— START Data section —

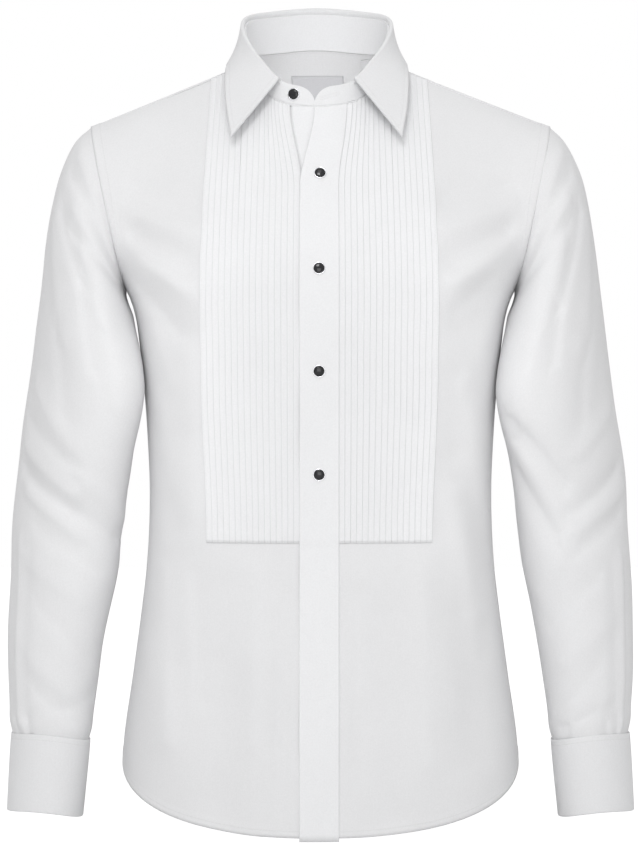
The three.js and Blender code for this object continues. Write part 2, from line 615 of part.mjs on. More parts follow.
const yokeHalf = [...steps(7).map((t) => t * NECK_Q), ...steps(6).slice(1).map((t) => lerp(NECK_Q, 1, t))];
const yokeColumns = [...yokeHalf.slice(1).map((q) => -q).reverse(), ...yokeHalf];
const yokeGrid = sheet(yoke, yokeColumns, steps(YOKE_ROWS));
drawIn(yokeGrid, { ...sideInsets, bottom: SEAM, top: SHOULDER_INSET });
add("yoke", wall(yokeGrid), fused);

// Blank label and size tab, sewn inside the yoke
function insideTab(name, { atB, halfB, top, bottom }, columns, rows, look) {
  const bs = steps(columns).map((t) => atB + lerp(halfB, -halfB, t));
  const zs = steps(rows).map((t) => lerp(bottom, top, t));
  const grid = sheet(yokeAtZ, bs, zs);
  add(name, wall(grid, { outer: -INSIDE_TAB.outer, inner: -INSIDE_TAB.inner }), look);
}
insideTab("neck_label", LABEL, 6, 3, satin);
insideTab("size_tab", SIZE_TAB, 2, 1, satin);

// Sleeves, whose first ring follows the armhole's own points
const armholeAngles = [
  ...steps(UPPER_ROWS).map((t) => lerp(SHOULDER_ANGLE, 180, t)),
  ...steps(UPPER_ROWS)
    .slice(1)
    .map((t) => lerp(180, 360 + YOKE_ANGLE, t)),
  ...steps(YOKE_ROWS)
    .slice(1, -1)
    .map((t) => lerp(360 + YOKE_ANGLE, 360 + SHOULDER_ANGLE, t)),
];
const sleeveRings = [0, 0.5, ...steps(18).map((t) => lerp(1, SLEEVE_END, t))];

function sleeveTube(name, side) {
  const grid = sleeveRings.map((s) => armholeAngles.map((angle) => sleeve(s, angle, side)));
  if (side < 0) grid.forEach((line) => line.reverse());
  add(`sleeve_${name}`, wall(grid, { closed: true }), cotton);
}

function gauntlet(name, side) {
  const angles = steps(4).map((t) => GAUNTLET.angle + lerp(-GAUNTLET.spread, GAUNTLET.spread, t));
  const rings = [GAUNTLET.fromS, ...sleeveRings.filter((s) => s > GAUNTLET.fromS + 0.3 && s < 16.5), GAUNTLET.toS];
  const grid = rings.map((s) => angles.map((angle) => sleeve(s, angle, side)));
  if (side < 0) grid.forEach((line) => line.reverse());
  add(`sleeve_placket_${name}`, wall(grid, { inner: 1.1, outer: 2.1 }), cotton);
}

// Cuff: two layers that meet in a rounded fold at the wrist's edge, wound round so that its ends overlap
function cuffPoint(angle, share, out, side) {
  const found = tubePoint(CUFF, clamp01(share), angle, side);
  const axis = (s) => tubePoint(CUFF, s, 0, side).lerp(tubePoint(CUFF, s, 180, side), 0.5);
  const outward = found.clone().sub(axis(clamp01(share))).normalize();
  const down = axis(1).sub(axis(0));
  const past = share - clamp01(share);
  return found.addScaledVector(outward, out).addScaledVector(down, past);
}

function cuff(name, side) {
  const { apart, wall: layer } = CUFF_LAYER;
  const profile = [
    { share: 0, out: 0 },
    { share: 0.5, out: 0 },
    { share: 1, out: 0 },
    { share: 1.012, out: 0.5 },
    { share: 1.012, out: 0.5 + apart - 1 },
    { share: 1, out: apart },
    { share: 0.5, out: apart + 0.3 },
    { share: -0.02, out: apart + 0.8 },
  ];
  const turns = steps(22);
  const grid = profile.map((row) =>
    turns.map((t) => {
      const angle = CUFF_TURN.from + CUFF_TURN.round * t;
      return cuffPoint(angle, row.share, row.out + CUFF_SPIRAL * (CUFF_TURN.round / 360) * t, side);
    }),
  );
  if (side < 0) grid.forEach((line) => line.reverse());
  add(`cuff_${name}`, wall(grid, { outer: layer / 2, inner: -layer / 2 }), fused);
}

for (const { name, side } of SIDES) {
  sleeveTube(name, side);
  gauntlet(name, side);
  cuff(name, side);
}

// Collar stand, a band up from the neck seam whose rounded left end lies over the right end
function standBase(b) {
  const apart = STAND_END.apart * smooth((Math.abs(b) - FALL_END) / 28);
  const found = neckSeam(b);
  found.y -= b > 0 ? apart : -apart * 0.6;
  return found;
}

function standHeight(b) {
  const end = b > 0 ? STAND_END.left : STAND_END.right;
  const length = (NECK.halfWidth * (end - Math.abs(b)) * DEG) / STAND_END.round;
  const round = length < 1 ? Math.sqrt(Math.max(0.02, 1 - (1 - length) ** 2)) : 1;
  return rowAt(STAND, "b", Math.abs(b)).height * round;
}

function standPoint(b, share) {
  const { lean, height, inward } = rowAt(STAND, "b", Math.abs(b));
  const rise = point(-Math.sign(b) * inward, lean, height).normalize();
  return standBase(b).addScaledVector(rise, lerp(STAND_LIFT, standHeight(b), share));
}

const endColumns = (end) => steps(6).map((t) => lerp(end, FALL_END, t ** 1.6));
const fallColumns = steps(24).map((t) => lerp(FALL_END, -FALL_END, t));
const standColumns = [
  ...endColumns(STAND_END.left).slice(0, -1),
  ...fallColumns,
  ...endColumns(STAND_END.right).reverse().slice(1).map((b) => -b),
];
const collarFaces = { outer: COLLAR_WALL / 2, inner: -COLLAR_WALL / 2 };
add("collar_stand", wall(sheet(standPoint, standColumns, steps(2)), collarFaces), fused);

// Collar fall: up from the stand, over the roll and down to its edge on the shoulders and chest
function offTheFront(p) {
  const q = p.x / BIB_HALF.shoulder;
  const edge = Math.abs(p.x) < Math.abs(neckSeam(Math.sign(p.x) * SHOULDER_B).x) ? frontTop(p.x).z : 9;
  if (p.z > edge || Math.abs(q) > 1) return p;
  const surface = front(q, frontV(q, p.z));
  p.y = Math.min(p.y, surface.y - FALL_CLEAR);
  return p;
}

function fallColumn(b) {
  const side = b < 0 ? -1 : 1;
  const share = Math.abs(b) / FALL_END;
  const roll = lerp(ROLL.back, ROLL.front, share);
  const start = standPoint(b, 1);
  const up = start.clone().sub(standPoint(b, 0.5)).normalize();
  const out = point(Math.sin(b * DEG), Math.cos(b * DEG), 0);
  const place = (rise, outward) => start.clone().addScaledVector(up, rise).addScaledVector(out, outward);
  const rolled = [place(SEAM + 0.1, 0), place(roll * 0.6, 0), place(roll, ROLL.out * 0.5), place(roll * 0.6, ROLL.out)];
  const edge = rowAt(FALL_EDGE, "b", Math.abs(b));
  const end = point(side * edge.x + COLLAR_SHIFT, edge.y, edge.z);
  const length = end.distanceTo(rolled[3]);
  const straight = end.clone().sub(rolled[3]);
  const leave = point(0, 0, -length * 0.9).addScaledVector(out, length * 0.12);
  leave.lerp(straight, smooth((Math.abs(b) - 105) / (FALL_END - 105)));
  const arrive = straight.clone().addScaledVector(out, length * 0.15 * (1 - share ** 4));
  const falling = steps(5)
    .slice(1)
    .map((t) => offTheFront(hermite(rolled[3], leave, end, arrive, t)));
  return [...rolled, ...falling];
}
const fallLines = fallColumns.map(fallColumn);
const fallGrid = fallLines[0].map((_, j) => fallLines.map((line) => line[j]));
add("collar_fall", wall(fallGrid, collarFaces), fused);

// Studs and links: a dished rim with a domed face in it, on an outward axis
const rimProfile = [
  { r: 0, h: 0 },
  { r: STUD.rim - 0.4, h: 0 },
  { r: STUD.rim, h: 0.5 },
  { r: STUD.rim, h: 1.3 },
  { r: STUD.rim - 0.5, h: 1.8 },
  { r: STUD.face + SEAM, h: 1.6 },
  { r: STUD.face + SEAM, h: 0.6 },
  { r: 0, h: 0.6 },
];
const faceProfile = [
  { r: 0, h: 0.6 + SEAM },
  { r: STUD.face, h: 0.6 + SEAM },
  { r: STUD.face, h: 1.7 },
  { r: STUD.face * 0.7, h: 2.5 },
  { r: 0, h: 2.9 },
];
function stud(names, seat, outward) {
  const parts = [add(names[0], turned(rimProfile), silver), add(names[1], turned(faceProfile), onyx)];
  for (const mesh of parts) {
    mesh.position.copy(seat).addScaledVector(outward, STUD.off);
    mesh.quaternion.setFromUnitVectors(point(0, 0, 1), outward);
  }
}

function outwardAt(surface, a, b, step) {
  const across = surface(a + step, b).sub(surface(a - step, b));
  const up = surface(a, b + 0.01).sub(surface(a, b - 0.01));
  return across.cross(up).normalize();
}

STUD_HEIGHTS.forEach((z, n) => {
  const v = frontV(0, z);
  const surface = (x, at) => frontAtX(x, at, placketShift(x));
  const outward = outwardAt(surface, STUD.x, v, 1);
  const seat = surface(STUD.x, v).addScaledVector(outward, placketFaces.outer);
  stud([`stud_rim_${n + 1}`, `stud_face_${n + 1}`], seat, outward);
});

const collarOut = outwardAt(standPoint, COLLAR_STUD.b, COLLAR_STUD.up, -1);
const collarSeat = standPoint(COLLAR_STUD.b, COLLAR_STUD.up).addScaledVector(collarOut, COLLAR_WALL / 2);
stud(["collar_stud_rim", "collar_stud_face"], collarSeat, collarOut);

for (const { name, side } of SIDES) {
  const spiral = CUFF_SPIRAL * ((360 + LINK.angle - CUFF_TURN.from) / 360);
  const layers = CUFF_LAYER.apart + CUFF_LAYER.wall + spiral + 0.3;
  const seat = cuffPoint(LINK.angle, LINK.share, layers, side);
  const outward = seat.clone().sub(cuffPoint(LINK.angle, LINK.share, 0, side)).normalize();
  stud([`cuff_link_rim_${name}`, `cuff_link_face_${name}`], seat, outward);
}

export default shirt;
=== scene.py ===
"""Evening dress shirt with a tucked bib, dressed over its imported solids.

Lengths are in millimetres up to the point where a mesh is made, and in metres from there on."""

import math

import bpy
import numpy as np
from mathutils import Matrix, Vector


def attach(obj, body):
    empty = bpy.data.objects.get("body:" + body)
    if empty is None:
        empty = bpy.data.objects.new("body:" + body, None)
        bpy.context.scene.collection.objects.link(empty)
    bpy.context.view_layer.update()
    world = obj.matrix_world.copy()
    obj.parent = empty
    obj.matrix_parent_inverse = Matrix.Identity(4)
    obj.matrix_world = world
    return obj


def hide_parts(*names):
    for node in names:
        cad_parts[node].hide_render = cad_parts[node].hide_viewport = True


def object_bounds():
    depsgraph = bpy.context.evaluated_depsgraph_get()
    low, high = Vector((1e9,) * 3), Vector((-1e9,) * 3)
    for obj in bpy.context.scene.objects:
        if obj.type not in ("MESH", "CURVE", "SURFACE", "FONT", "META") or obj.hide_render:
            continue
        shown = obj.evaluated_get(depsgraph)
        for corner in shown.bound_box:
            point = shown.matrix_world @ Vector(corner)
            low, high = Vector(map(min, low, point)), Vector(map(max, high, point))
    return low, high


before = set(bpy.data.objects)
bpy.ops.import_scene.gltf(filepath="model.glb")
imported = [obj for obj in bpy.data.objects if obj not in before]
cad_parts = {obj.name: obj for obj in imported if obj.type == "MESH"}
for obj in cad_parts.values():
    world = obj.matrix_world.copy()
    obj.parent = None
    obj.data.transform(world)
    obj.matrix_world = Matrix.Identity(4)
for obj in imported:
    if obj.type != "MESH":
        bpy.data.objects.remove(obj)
cad_low, cad_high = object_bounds()

MM = 0.001
SIDES = (("left", 1), ("right", -1))

# Levels and lines of the body's cut, as in the solids. LOWER is the share of a panel below the armpits.
ARMPIT_Z = -206
BIB_BOTTOM_Z = -451
HEM = {"front": -726, "back": -744, "side": -660, "curve": 1.75}
PLACKET_HALF = 18.6
BIB_HALF = {"chest": 111, "waist": 106, "shoulder": 105}
FRONT_SHIFT = -1.3
TUCKS = 16
OPEN = {"from": -118, "to": -38, "fade": 44, "right": -13, "left": 9, "placket_edge": 13.6}
ROUNDNESS = 2.6
LOWER = 0.66

# Rings of the body: half width, and depths to the front and back
BODY = {
    "z": [-760, -655, -580, -520, -465, -405, -345, -300, -255, -222, -206],
    "width": [194, 192, 182, 174, 168, 166, 168.5, 172, 176.5, 179.5, 190],
    "front": [124, 123, 119, 115, 113, 113, 116, 120, 124, 125.5, 126],
    "back": [120, 117, 111, 104, 98, 95, 98, 103, 108, 110, 111],
}

# Rings of a sleeve: its outer and inner points and half its depth
SLEEVE = {
    "s": list(range(18)),
    "out_x": [224, 240, 254.3, 262, 267.6, 272.4, 277, 281.5, 287.6, 293.8, 298.5, 301, 302.8, 304.2, 304.4,
              303.4, 301, 297.5],
    "out_y": [0, 0, 0, 0, 0, 1, 2, 3, 5, 7, 8, 7, 3, -2, -8, -14, -19, -22],
    "out_z": [-49, -65.7, -95, -124.5, -160, -198, -235, -273, -315.6, -356, -395, -433, -472, -511, -550,
              -587, -616, -640],
    "in_x": [190, 190.5, 188.5, 185, 182, 178, 173.5, 170.5, 173.5, 181.5, 188, 191.8, 196, 204, 211.5, 217,
             221, 225.6],
    "in_y": [0, -8, -16, -24, -32, -40, -46, -50, -46, -36, -26, -20, -20, -22, -26, -30, -34, -36],
    "in_z": [-206, -213, -221, -231, -246, -266, -288, -310, -338, -369, -403, -438, -476, -515, -555, -593,
             -623, -647],
    "half": [60, 61, 62, 62, 61, 60, 59, 58, 57, 56, 55, 54, 53, 51, 48, 45, 42, 38.5],
}
SLEEVE_END = 17
SHOULDER_ANGLE = 12
YOKE_ANGLE = -48
GAUNTLET = {"angle": -62, "spread": 15, "from_s": 13.4, "to_s": 16.9}

CUFF = {
    "s": [0, 1],
    "out_x": [298.6, 301.8],
    "out_y": [-22, -26],
    "out_z": [-638.8, -711],
    "in_x": [225.4, 232.4],
    "in_y": [-37, -41],
    "in_z": [-643.8, -715],
    "half": [38.6, 36.8],
}
# A cuff's layers lie apart, and it winds outward by its spiral in a full turn
CUFF_TURN = {"from": -80, "round": 396}
CUFF_SPIRAL = 2.6
CUFF_APART = 1.2
CUFF_LEVEL = 4.5

# How the sleeve's end goes down into the cuff: way down and way in
SLEEVE_TUCK = [(2.0, 1.0), (5.0, 1.7), (8.0, 1.9)]

# Fullness of the sleeve under the arm, of the body beside it, and of the sleeve above the cuff
UNDERARM = [
    # ring, rings to each side, angle, angle to each side, height
    (4.8, 1.6, 184, 32, 3.6),
    (2.6, 1.2, 190, 30, 4.0),
    (5.0, 2.2, 160, 20, 3.0),
]
BODY_SIDE = {"z": -224, "length": 24, "height": 2.0}
BLOUSE = {"s": 16.4, "width": 0.45, "height": 1.4}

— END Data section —

» **What is expected**: Output exactly the lines of the material above from the one containing "STUD_HEIGHTS.forEach((z, n) =>" up to and including the one containing "if obj.type not".

» **Full output**:
STUD_HEIGHTS.forEach((z, n) => {
  const v = frontV(0, z);
  const surface = (x, at) => frontAtX(x, at, placketShift(x));
  const outward = outwardAt(surface, STUD.x, v, 1);
  const seat = surface(STUD.x, v).addScaledVector(outward, placketFaces.outer);
  stud([`stud_rim_${n + 1}`, `stud_face_${n + 1}`], seat, outward);
});

const collarOut = outwardAt(standPoint, COLLAR_STUD.b, COLLAR_STUD.up, -1);
const collarSeat = standPoint(COLLAR_STUD.b, COLLAR_STUD.up).addScaledVector(collarOut, COLLAR_WALL / 2);
stud(["collar_stud_rim", "collar_stud_face"], collarSeat, collarOut);

for (const { name, side } of SIDES) {
  const spiral = CUFF_SPIRAL * ((360 + LINK.angle - CUFF_TURN.from) / 360);
  const layers = CUFF_LAYER.apart + CUFF_LAYER.wall + spiral + 0.3;
  const seat = cuffPoint(LINK.angle, LINK.share, layers, side);
  const outward = seat.clone().sub(cuffPoint(LINK.angle, LINK.share, 0, side)).normalize();
  stud([`cuff_link_rim_${name}`, `cuff_link_face_${name}`], seat, outward);
}

export default shirt;
=== scene.py ===
"""Evening dress shirt with a tucked bib, dressed over its imported solids.

Lengths are in millimetres up to the point where a mesh is made, and in metres from there on."""

import math

import bpy
import numpy as np
from mathutils import Matrix, Vector


def attach(obj, body):
    empty = bpy.data.objects.get("body:" + body)
    if empty is None:
        empty = bpy.data.objects.new("body:" + body, None)
        bpy.context.scene.collection.objects.link(empty)
    bpy.context.view_layer.update()
    world = obj.matrix_world.copy()
    obj.parent = empty
    obj.matrix_parent_inverse = Matrix.Identity(4)
    obj.matrix_world = world
    return obj


def hide_parts(*names):
    for node in names:
        cad_parts[node].hide_render = cad_parts[node].hide_viewport = True


def object_bounds():
    depsgraph = bpy.context.evaluated_depsgraph_get()
    low, high = Vector((1e9,) * 3), Vector((-1e9,) * 3)
    for obj in bpy.context.scene.objects:
        if obj.type not in ("MESH", "CURVE", "SURFACE", "FONT", "META") or obj.hide_render:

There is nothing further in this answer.